The Queen’s Chapel of the Savoy

So, when the opportunity came up to visit the Queen’s Chapel of the Savoy, standing on the very site where John of Gaunt had built the Savoy Palace which features largely in Katherine, (who can forget that love scene in the Avalon Chamber?) I jumped at it. I knew that the Savoy Palace had been ransacked and burnt during the Peasant’s Revolt in 1381 but I assumed that the chapel must have survived.

Before the tour, our guide, Squadron Leader Thomas Leyland, asked me if I knew anything about the Chapel. I said, ‘Yes, wasn’t it part of John of Gaunt’s Savoy Palace?’ He gave a sigh and said, ‘I don’t know how many times people have asked me that question - dozens of times. The answer’s “No.”’ 


John of Gaunt: a 17th century copy of an earlier painting, now lost

I thought, and I bet all of them were female, had read Anya Seton’s Katherine, and were in love with that golden-haired, sexy Plantagenet, John of Gaunt. (Except that now I see that he probably wasn't golden-haired and sexy, but dark, saturnine and sexy. Still, I can live with that.
Having said all this, and despite my initial disappointment, the Queen’s Chapel of the Savoy doesn’t disappoint. The Savoy Palace remained a ruin until the site was cleared on the orders of Henry VII (John and Katherine’s great-great grandson) in order to build a charitable foundation for a hundred ‘pour and nedie’ men, including the present chapel, in 1515.


The elegant 19th century ‘Gothic’ font

Two hundred years of subsequent neglect (it was never properly endowed) followed. In the early 19th century, the most of it was demolished and in 1820-21, the ruinous chapel was restored by Sir Robert Smirke, architect of the British Museum. Only the east, west and north walls and the perpendicular windows of Henry VII’s chapel survive. (Unusually, the chapel is orientated north-south rather than the usual east-west.) It was engulfed by another fire in 1864. The chapel we see today is the result of sympathetic post-fire reconstruction by Sir Robert’s brother, Sidney; I think he did a good job.

The altar
The early 16th century perpendicular style is a sort of airy Gothic which I find very attractive.
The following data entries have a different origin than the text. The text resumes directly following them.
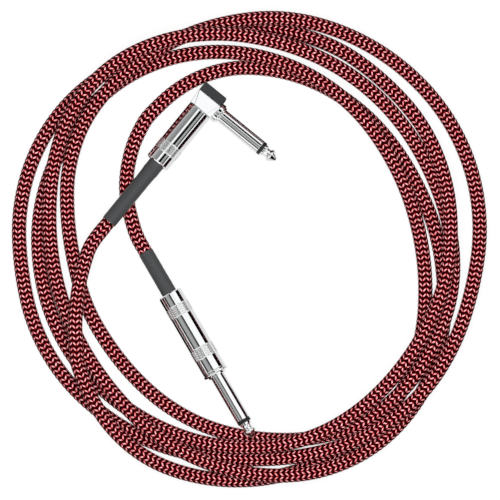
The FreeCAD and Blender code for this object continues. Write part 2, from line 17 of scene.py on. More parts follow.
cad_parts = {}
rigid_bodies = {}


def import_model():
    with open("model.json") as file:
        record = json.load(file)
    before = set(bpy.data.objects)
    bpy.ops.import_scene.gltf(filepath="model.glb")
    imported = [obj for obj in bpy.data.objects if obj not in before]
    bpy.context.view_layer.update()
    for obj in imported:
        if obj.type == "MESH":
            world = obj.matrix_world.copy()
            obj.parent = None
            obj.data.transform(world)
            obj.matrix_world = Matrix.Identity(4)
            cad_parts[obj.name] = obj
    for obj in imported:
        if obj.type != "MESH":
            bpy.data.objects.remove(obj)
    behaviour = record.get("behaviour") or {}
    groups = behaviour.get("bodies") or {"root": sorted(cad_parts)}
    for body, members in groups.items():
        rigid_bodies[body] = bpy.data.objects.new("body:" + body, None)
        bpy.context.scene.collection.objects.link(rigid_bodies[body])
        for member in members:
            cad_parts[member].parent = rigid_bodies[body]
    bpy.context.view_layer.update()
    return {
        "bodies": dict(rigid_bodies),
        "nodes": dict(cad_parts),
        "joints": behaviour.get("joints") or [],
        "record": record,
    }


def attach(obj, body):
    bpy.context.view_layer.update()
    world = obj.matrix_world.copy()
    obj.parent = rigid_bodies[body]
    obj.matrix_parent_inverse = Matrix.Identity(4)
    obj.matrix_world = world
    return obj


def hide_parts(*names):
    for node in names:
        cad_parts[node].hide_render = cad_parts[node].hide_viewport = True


LOG = logging.getLogger("instrument_cable")
MM = 0.001
WHITE = "#ffffff"
# A corner nearer the axis than this many millimetres is a pole
POLE = 1e-6
# What is turned and what is lofted keep an edge sharp where it turns by more than this, in degrees
TURNED_SHARP, LOFTED_SHARP = 35.0, 28.0
# Facets round what is turned
BARREL_FACETS, BODY_FACETS, TIP_FACETS = 128, 96, 64
# Kinds of node used more than once; what follows the dot is the sum that the node does
MATH, VECTOR, COMBINE = "ShaderNodeMath.", "ShaderNodeVectorMath.", "ShaderNodeCombineXYZ"
MIX, MIX_SHADER, MAP_RANGE = "ShaderNodeMix", "ShaderNodeMixShader", "ShaderNodeMapRange"
NOISE, BUMP, PLACE = "ShaderNodeTexNoise", "ShaderNodeBump", "ShaderNodeTexCoord"
# A colour mix's two inputs and its result
FIRST, SECOND, RESULT = 6, 7, 2

Point = tuple[float, float, float]
Corner = tuple[float, float]
Outline = list[Corner]
Add = Callable[..., Node]


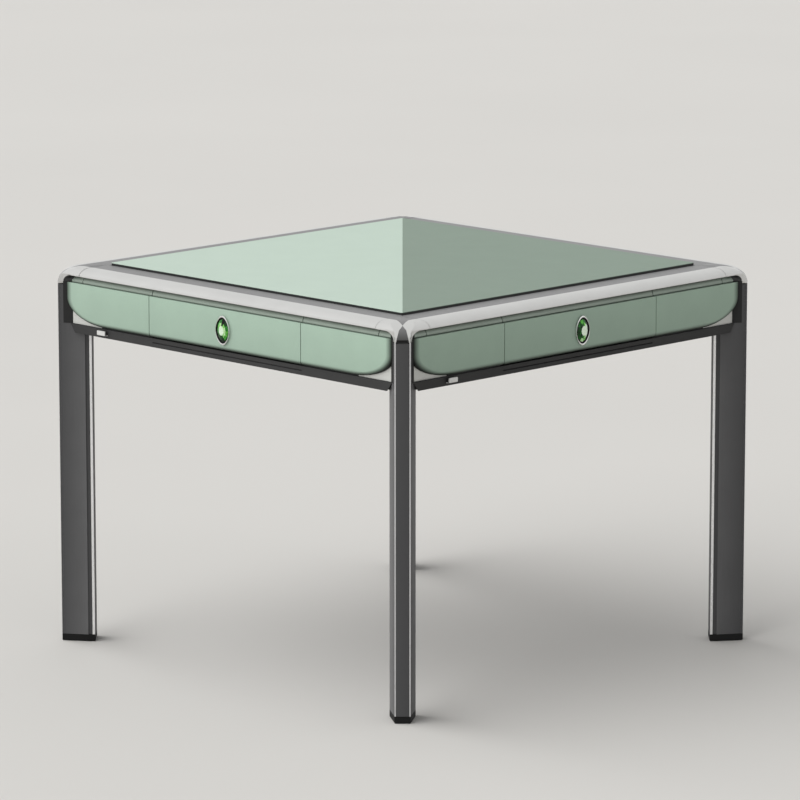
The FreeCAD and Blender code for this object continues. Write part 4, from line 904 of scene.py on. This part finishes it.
stone = add_node(tree, "ShaderNodeBsdfPrincipled",
                 {"Base Color": ramp.outputs["Color"], "Roughness": 0.12, "Metallic": 0.5,
                  "Specular IOR Level": 0.25, "Coat Weight": 0.15, "Coat Roughness": 0.03})
add_node(tree, "ShaderNodeOutputMaterial", {"Surface": stone.outputs[0]})
print("crystal tones:", len(stops))

# %% [markdown]
# The stone is built from rings of twelve sides, bridged one to the next. Each face of the crown
# is poked, which splits it into small facets that rise to a point. The numbers for the painted glints
# go round the stone from the right. Stones on neighbouring sides carry different painted glints,
# one set for the side the lamp lights and one for the side in shade.
# %% Cut crystals
GEM_RINGS = [(22.0, 1.4), (22.0, 2.6), (15.5, 5.4), (9.5, 6.6)]
GEM_SIDES = 12
FACET_RISE = 0.25 * MM
TABLE_FLASH = {1: 0.90, 0: 1.05}
OUTER_FLASH = {1: [0.40, 0.22, 0.02, 0.36, 0.44, 0.38, 0.30, 0.22, 0.14, 0.18, 0.46, 0.60],
               0: [0.05, 0.08, 0.34, 0.52, 0.26, 0.20, 0.22, 0.30, 0.80, 0.56, 0.06, 0.05]}
INNER_FLASH = {1: [0.80, 0.62, 0.04, 0.74, 0.66, 0.48, 0.40, 0.34, 0.24, 0.30, 0.70, 0.78],
               0: [1.00, 1.00, 0.60, 0.30, 0.16, 0.24, 0.30, 0.18, 0.34, 0.70, 1.00, 1.00]}


def cut_stone():
    """Rings of a dozen sides, bridged, with a flat table on top and facets round it."""
    shape = bmesh.new()
    rings = []
    for radius, height in GEM_RINGS:
        made = bmesh.ops.create_circle(shape, segments=GEM_SIDES, radius=radius * MM, cap_ends=False)
        bmesh.ops.translate(shape, verts=made["verts"], vec=(0, 0, height * MM))
        rings.append({edge for vertex in made["verts"] for edge in vertex.link_edges})
    for low, high in zip(rings, rings[1:]):
        crown = bmesh.ops.bridge_loops(shape, edges=[*low, *high])["faces"]
        if low is not rings[0]:
            bmesh.ops.poke(shape, faces=crown, offset=FACET_RISE)
    bmesh.ops.contextual_create(shape, geom=list(rings[-1]))
    bmesh.ops.contextual_create(shape, geom=list(rings[0]))
    return shape


def flash_of(face, kind):
    """The painted reflection of a facet, for one of the two kinds of stone."""
    if len(face.verts) > 4:
        return TABLE_FLASH[kind]
    at = face.calc_center_median() / MM
    share = (math.atan2(at.y, at.x) % math.tau) / math.tau
    flashes = OUTER_FLASH if math.hypot(at.x, at.y) > GEM_RINGS[2][0] else INNER_FLASH
    return flashes[kind][int(share * GEM_SIDES)]


for number, side in enumerate((1, 2, 3, 4)):
    shape = cut_stone()
    tone = shape.faces.layers.float.new("cut")
    for face in shape.faces:
        face[tone] = flash_of(face, side % 2)
    to_knob(shape, number)
    piece(f"cut_crystal_{side}", shape, [crystal], f"drawer_{side}",
          [f"knob_gem_{side}"], crease=1.0)

# %% [markdown]
# ## Drawer fronts
# A drawer front is a thick lacquered board between the fixed fronts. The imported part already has
# the round along its foot, which turns away from the light. Its other edges are only broken.
# %% Drawer fronts
for node in side_names("drawer_front"):
    shape = closed_copy(node)
    soften(shape, 0.4)
    made = piece("lacquered_" + node, shape, [front_paint], body_of[node], [node],
                 crease=30.0)
    print(made.name, "has", len(made.data.polygons), "faces and rides on", body_of[node])
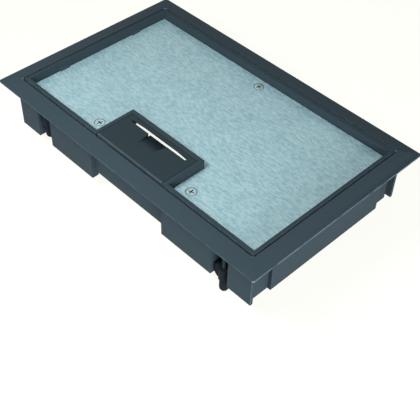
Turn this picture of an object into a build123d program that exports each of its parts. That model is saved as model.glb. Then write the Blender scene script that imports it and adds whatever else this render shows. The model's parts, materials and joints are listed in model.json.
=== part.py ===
from build123d import *
import os

# Hinged lid and mounting frame of a flush floor box, in millimetres.
# Origin: centre of the floor cut-out, at floor level, which is the flange's underside.
# +X along the long side, -Y towards the cable outlet, +Z up.

os.makedirs("parts", exist_ok=True)

# Floor flange
flange_length = 264.0
flange_width = 167.5
flange_band = 12.3      # from the outer edge to the lid opening
flange_edge = 1.0       # thickness at the outer edge
flange_rise = 2.35      # from the outer edge up to the lid opening
flange_crown = 0.3      # bulge of the slope above a straight line
flange_corner = 1.5

# Skirt
wall = 2.3
short_wall = 2.9        # at the two short sides
skirt_depth = 39.3
pocket_ledge = 4.5      # width of the ledge that the lid comes down on
pocket_ledge_thickness = 2.0
middle_half = 37.5      # recessed middle panel, front and back
middle_step = 3.3
middle_short = 5.3
side_corner = 18.95     # from the skirt's corner to the proud panel of a short side
side_step = 2.8
side_slit = 3.4         # open slit beside each corner
notch_corner = 21.1     # from the skirt's corner to a claw notch
notch_width = 15.5
notch_drop = 5.0        # from the floor down to the top of a notch

# Lid
lid_gap = 0.8
lid_front_gap = 1.5     # wider, so that a finger's nail finds the edge
lid_corner = 1.2
rim_side = 2.9
rim_front = 3.3
rim_back = 3.5
carpet_recess = 6.5
plate_thickness = 2.0
plate_gap = 0.5
lid_ledge = 7.0
lid_ledge_thickness = 3.4
rim_edge = 0.35         # rounding of the rim's top edges
seal_thickness = 1.0
seal_width = 3.0
seal_hinge_gap = 12.65   # the side strips end this far in front of the hinge
cross_rib_inset = 8.0    # from a claw notch to the middle of the rib beside it
cross_rib_width = 6.0

# Lid hinge
lid_axis_inset = 8.0
lid_axis_drop = 2.8
lid_heel_radius = 9.5
lid_pin_radius = 1.5
lid_pin_seat = 2.6      # length pressed into the rim
lid_pin_end_gap = 0.1
running_gap = 0.05

# Tabs on the rim over the ends of the plate
tab_place = 35.7
tab_width = 8.5
tab_reach = 1.6
tab_height = 1.6

# Plate screws, countersunk
plate_screw_front = 14.25  # from the lid's front edge to the two front screws
plate_screw_side = 11.0    # from the outlet's surround to the two front screws
plate_screw_back = 11.65   # from the lid's back edge to the back screw
plate_screw_radius = 2.0
plate_screw_head_radius = 3.6
plate_screw_length = 8.0
boss_radius = 4.6
boss_floor = 1.0

# Cable outlet and its surround
outlet_half = 34.1
outlet_depth = 33.15    # from the lid's front edge to the outlet's back face
surround_side = 2.8
surround_back = 3.6
surround_foot = 1.1     # thickness of the back wall at its bottom
slant_top_drop = 5.5    # the back wall's inner face slants out from here
slant_bottom_drop = 9.0
surround_ledge = 4.0

# Cable flap
flap_side_gap = 0.4
flap_back_gap = 0.5
flap_front_gap = 0.4
flap_skin = 1.4
flap_depth = 3.2
flap_rib = 3.0
flap_back_chamfer = 0.5
lip_width = 1.9
slot_half = 28.0
slot_near = 6.0         # from the outlet's back face to the slot's straight edge
slot_far_end = 4.0
slot_far_middle = 2.7
slot_corner = 0.6
dish_back_half = 9.7
dish_front_half = 7.1
dish_length = 12.4
dish_depth = 2.8
dish_floor = 1.2
dish_run = 1.9          # its floor runs on under the slot
flap_axis_inset = 2.2
flap_axis_drop = 1.6
flap_pin_radius = 1.2
flap_pin_seat = 3.8
flap_pin_reach = 2.0
flap_pin_end_gap = 0.2
flap_block = 4.6        # thick block round each flap pin

# Clamps
clamp_end = 7.1         # screw axis, from the notch's outer end
clamp_inset = 5.0       # screw axis, from the skirt's outer face
cheek = 2.0
cheek_depth = 30.0      # the cheeks slope back to the skirt below this
cheek_foot = 6.65       # how far they reach in at the skirt's bottom
clamp_back_wall = 1.5   # between the cheeks, behind the claw
shelf_reach = 7.0       # from the screw axis towards the middle of the box
shelf_edge_inset = 0.5
shelf_thickness = 2.3
head_clearance = 0.85   # from the lid down to the clamp screws' heads
clamp_screw_radius = 2.0
clamp_head_radius = 3.75
clamp_head_height = 2.2
clamp_screw_length = 25.0
clamp_hole_gap = 0.1
washer_radius = 4.25
washer_thickness = 0.5
washer_gap = 0.15
clip_radius = 3.6
clip_thickness = 0.8
clip_gap = 0.2
claw_gap = 0.2          # from the clip down to a raised claw
claw_travel = 14.0
claw_height = 22.6
claw_tube_radius = 3.4
claw_tube_length = 12.2
claw_boss_radius = 4.3
claw_toe_reach = 7.7
claw_toe_half = 2.5
claw_toe_chamfer = 3.0
claw_bore_gap = 0.3
claw_floor = 1.2
claw_top_wall = 1.4
bush_length = 7.0
bush_radius = 3.0

# Cross recess of all the screws
cross_slot = 0.9
cross_share = 0.62      # of the head's radius
cross_depth = 1.1

over = 1.0           # how far a cutting shape runs past what it cuts

# Levels and outlines that follow from the sizes above
lid_top = flange_edge + flange_rise
opening_x = flange_length / 2 - flange_band
opening_y = flange_width / 2 - flange_band
skirt_x = opening_x + short_wall
skirt_y = opening_y + wall
lid_x = opening_x - lid_gap
lid_y = opening_y - lid_gap
lid_front_y = -opening_y + lid_front_gap
rim_x = lid_x - rim_side
rim_front_y = lid_front_y + rim_front
rim_back_y = lid_y - rim_back
plate_top = lid_top - carpet_recess
plate_bottom = plate_top - plate_thickness
lid_bottom = plate_bottom - lid_ledge_thickness
ledge_top = lid_bottom - seal_thickness
ledge_bottom = ledge_top - pocket_ledge_thickness
side_panel_half = skirt_y - side_corner
notch_end = skirt_x - notch_corner
notch_start = notch_end - notch_width
cross_rib_place = notch_start - cross_rib_inset
clamp_place = notch_end - clamp_end
outlet_back_y = lid_front_y + outlet_depth
surround_x = outlet_half + surround_side
surround_back_y = outlet_back_y + surround_back
sill_top = lid_top - flap_depth
lid_axis_y = lid_y - lid_axis_inset
lid_axis_z = lid_top - lid_axis_drop
seal_back_y = lid_axis_y - seal_hinge_gap
plate_screw_x = surround_x + plate_screw_side
plate_screw_places = [
    (-plate_screw_x, lid_front_y + plate_screw_front),
    (plate_screw_x, lid_front_y + plate_screw_front),
    (0.0, lid_y - plate_screw_back),
]
flap_x = outlet_half - flap_side_gap
flap_back_y = outlet_back_y - flap_back_gap
flap_front_y = lid_front_y + flap_front_gap
flap_axis_y = flap_back_y - flap_axis_inset
flap_axis_z = lid_top - flap_axis_drop
clamp_y = skirt_y - clamp_inset
head_top = lid_bottom - head_clearance
washer_top = head_top - clamp_head_height
shelf_top = washer_top - washer_thickness
shelf_bottom = shelf_top - shelf_thickness
clip_top = shelf_bottom - clip_gap
claw_raised_top = clip_top - clip_thickness - claw_gap
clamp_corners = {
    "front_left": (-1, -1),
    "front_right": (1, -1),
    "back_left": (-1, 1),
    "back_right": (1, 1),
}
lowered_claw = "front_right"  # this claw hangs below the skirt, the others are raised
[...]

I love the view towards the high altar with the delicate 19th century Gothic-style reredos behind the altar.

The ceiling

The wonderful blue and gold ceiling is believed to be a copy of the original Tudor building and it’s decorated with shields within quatrefoils with the coats of arms of various dukes of Lancaster associated with the Savoy, including, of course, John of Gaunt’s, with its gold on red Plantagenet lions quartered with the gold on blue fleur de lys of France.


Geoffrey Chaucer

To my pleasure I realized that there were, in fact, a couple of small reminders of John and Katherine’s story. As well as John’s coat of arms on the ceiling, one of the chapel windows has Geoffrey Chaucer’s coat of arms. Katherine had known him well; he had married her sister, Philippa, who was lady-in-waiting to Queen Philippa, Edward III’s wife, and John of Gaunt’s mother.  


Plantagenet shield

The chapel itself is, and always had been, a private chapel of the Sovereign, and thus independent of Church of England jurisdiction. Like Westminster Abbey, it is a ‘royal peculiar’. It is an integral part of the royal Duchy of Lancaster and its coat of arms is everywhere.


Princess Anne’s banner with her coat of arms

Since 1937, it had been the chapel of the Royal Victorian Order, an order which is solely in the gift of the sovereign for exceptional service to the crown. Princess Anne is the current Grand Master of the R.V.O. and her banner hangs from the chapel wall.   

It is very much a working chapel with regular services and a fine men and boys’ choir which the public are welcome to attend. There are also special services for members of the Royal Victorian Order, for examples, weddings and memorial services, where members of the Royal Family may be present.

It’s a lovely and tranquil place to visit.